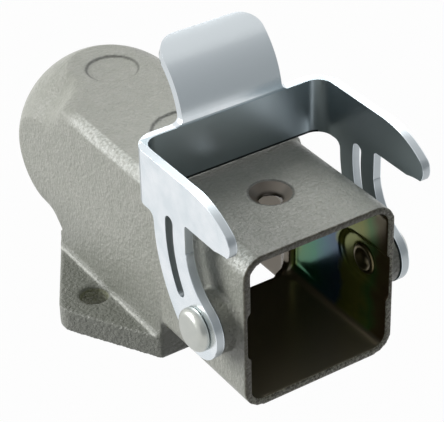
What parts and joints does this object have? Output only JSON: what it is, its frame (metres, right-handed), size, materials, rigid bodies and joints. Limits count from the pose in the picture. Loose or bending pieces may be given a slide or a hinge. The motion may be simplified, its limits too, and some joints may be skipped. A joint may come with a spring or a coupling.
{
  "type": "connector housing",
  "caption": "Angled panel-mount housing for a rectangular connector: a cast elbow with a square shell, a diamond flange and a hinged locking lever.",
  "frame": {"origin": "midway between the two fixing holes, on the mounting plane", "axes": "+Z away from the panel; the shell opens towards -Y and the ball-shaped back is at +Y; X runs through the two fixing holes and along the lever's hinge"},
  "size_m": [0.0412, 0.0727, 0.0492],
  "materials": {
    "hammer_paint": "hammer-finish grey-beige paint on a zinc die casting, chromated inside",
    "zinc_plate": "bright zinc plate on bent spring steel",
    "rivet_steel": "satin plated steel"
  },
  "bodies": {
    "housing": {"housing": "hammer_paint", "rivet_left": "rivet_steel", "rivet_right": "rivet_steel"},
    "lever": {"locking_lever": "zinc_plate"}
  },
  "joints": [
    {"name": "lever_hinge", "type": "hinge", "parent": "housing", "child": "lever", "pos_m": [0, -0.0312, 0.0175], "axis": [1, 0, 0], "range_deg": [-2, 125]}
  ]
}
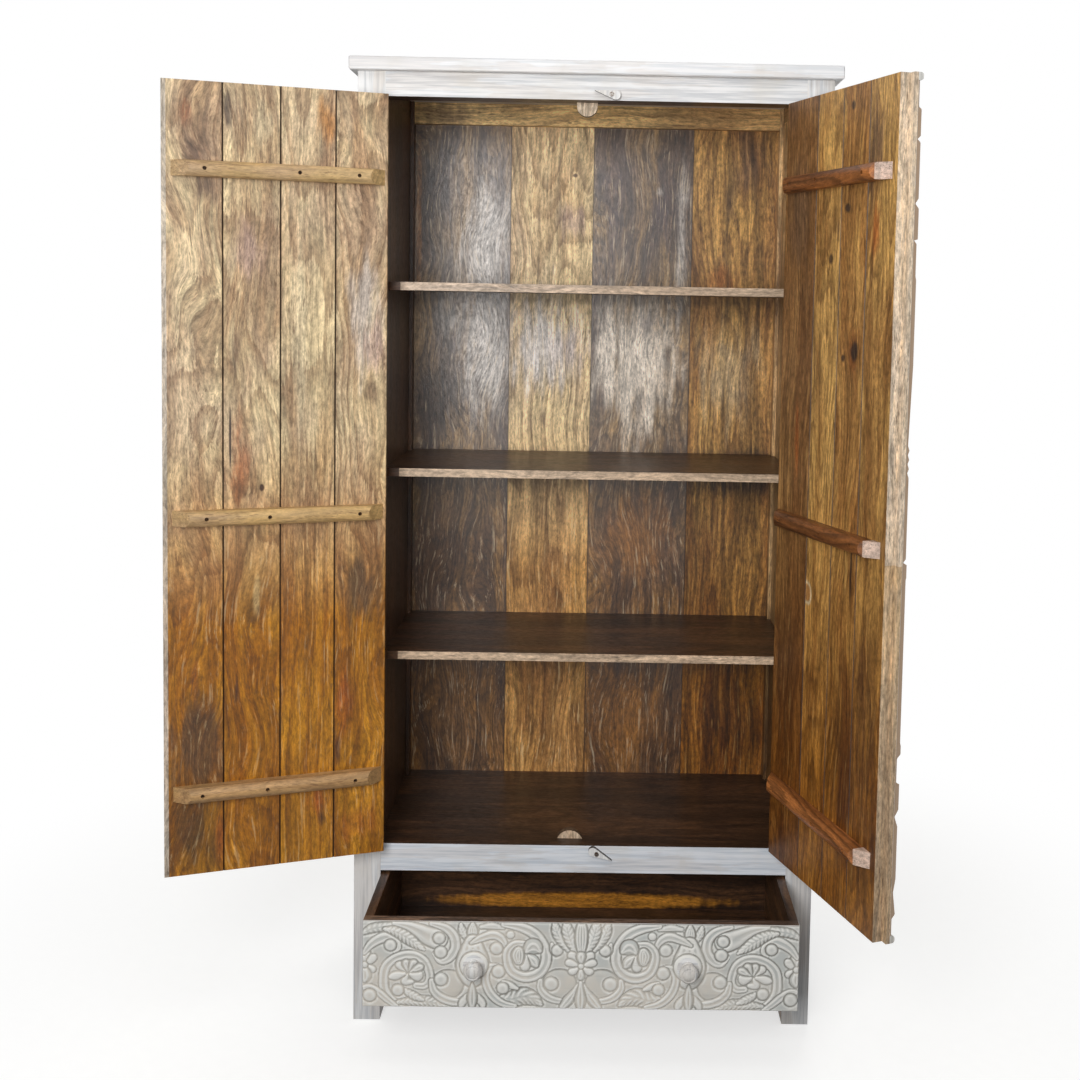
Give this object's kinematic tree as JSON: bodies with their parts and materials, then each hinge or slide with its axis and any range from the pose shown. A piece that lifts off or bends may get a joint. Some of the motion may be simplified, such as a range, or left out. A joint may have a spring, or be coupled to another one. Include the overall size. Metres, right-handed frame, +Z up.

___

Each line of the material must be restated exactly.

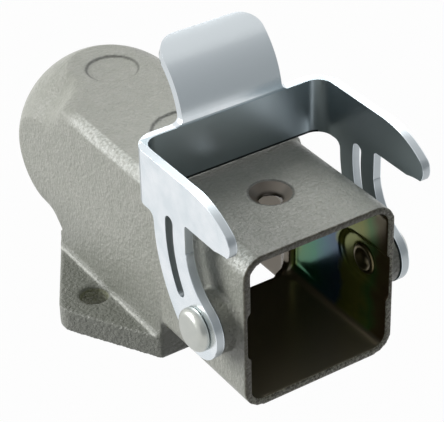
What parts and joints does this object have? Output only JSON: what it is, its frame (metres, right-handed), size, materials, rigid bodies and joints. Limits count from the pose in the picture. Loose or bending pieces may be given a slide or a hinge. The motion may be simplified, its limits too, and some joints may be skipped. A joint may come with a spring or a coupling.
{
  "type": "connector housing",
  "caption": "Angled panel-mount housing for a rectangular connector: a cast elbow with a square shell, a diamond flange and a hinged locking lever.",
  "frame": {"origin": "midway between the two fixing holes, on the mounting plane", "axes": "+Z away from the panel; the shell opens towards -Y and the ball-shaped back is at +Y; X runs through the two fixing holes and along the lever's hinge"},
  "size_m": [0.0412, 0.0727, 0.0492],
  "materials": {
    "hammer_paint": "hammer-finish grey-beige paint on a zinc die casting, chromated inside",
    "zinc_plate": "bright zinc plate on bent spring steel",
    "rivet_steel": "satin plated steel"
  },
  "bodies": {
    "housing": {"housing": "hammer_paint", "rivet_left": "rivet_steel", "rivet_right": "rivet_steel"},
    "lever": {"locking_lever": "zinc_plate"}
  },
  "joints": [
    {"name": "lever_hinge", "type": "hinge", "parent": "housing", "child": "lever", "pos_m": [0, -0.0312, 0.0175], "axis": [1, 0, 0], "range_deg": [-2, 125]}
  ]
}
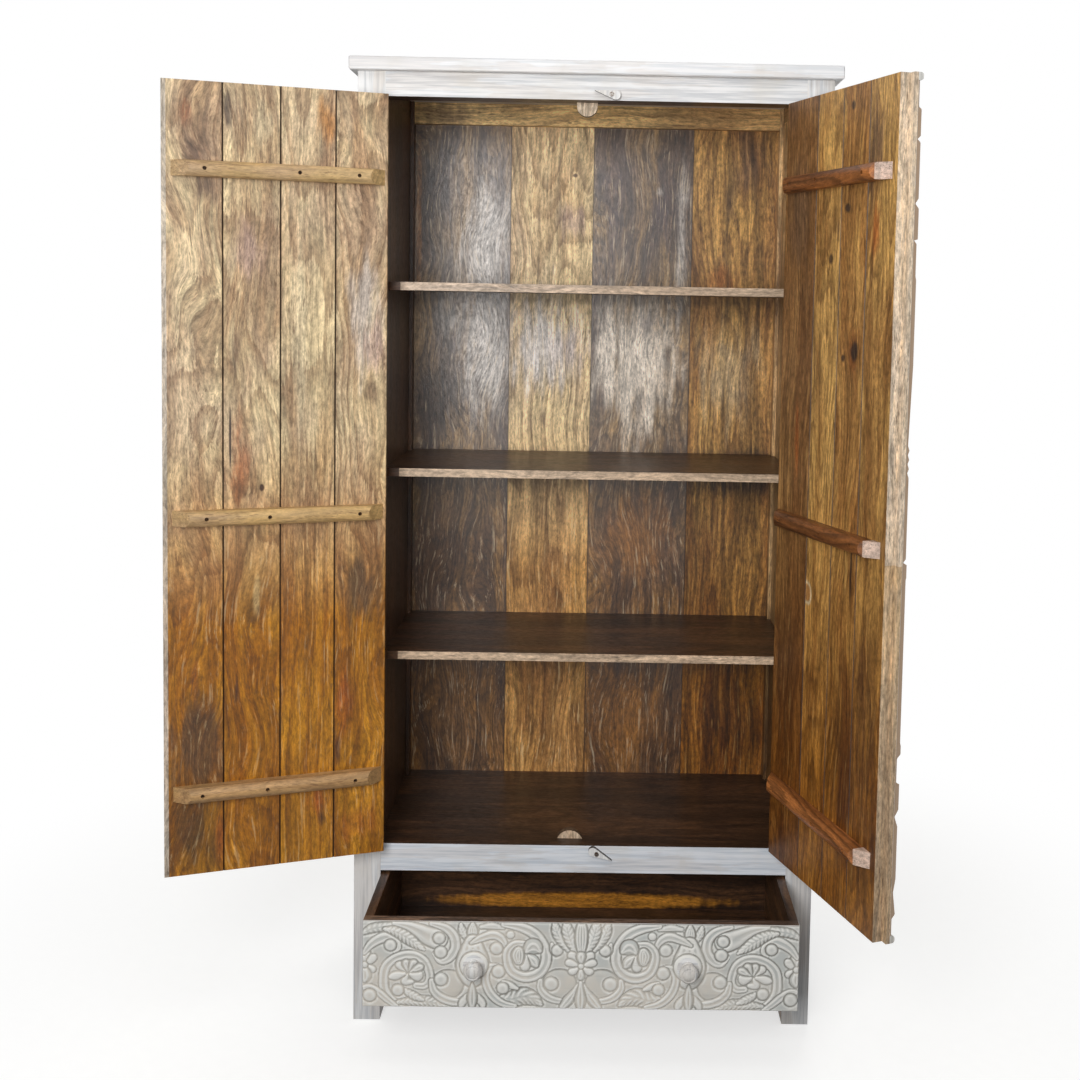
Give this object's kinematic tree as JSON: bodies with their parts and materials, then each hinge or slide with its axis and any range from the pose shown. A piece that lifts off or bends may get a joint. Some of the motion may be simplified, such as a range, or left out. A joint may have a spring, or be coupled to another one. Include the overall size. Metres, right-handed frame, +Z up.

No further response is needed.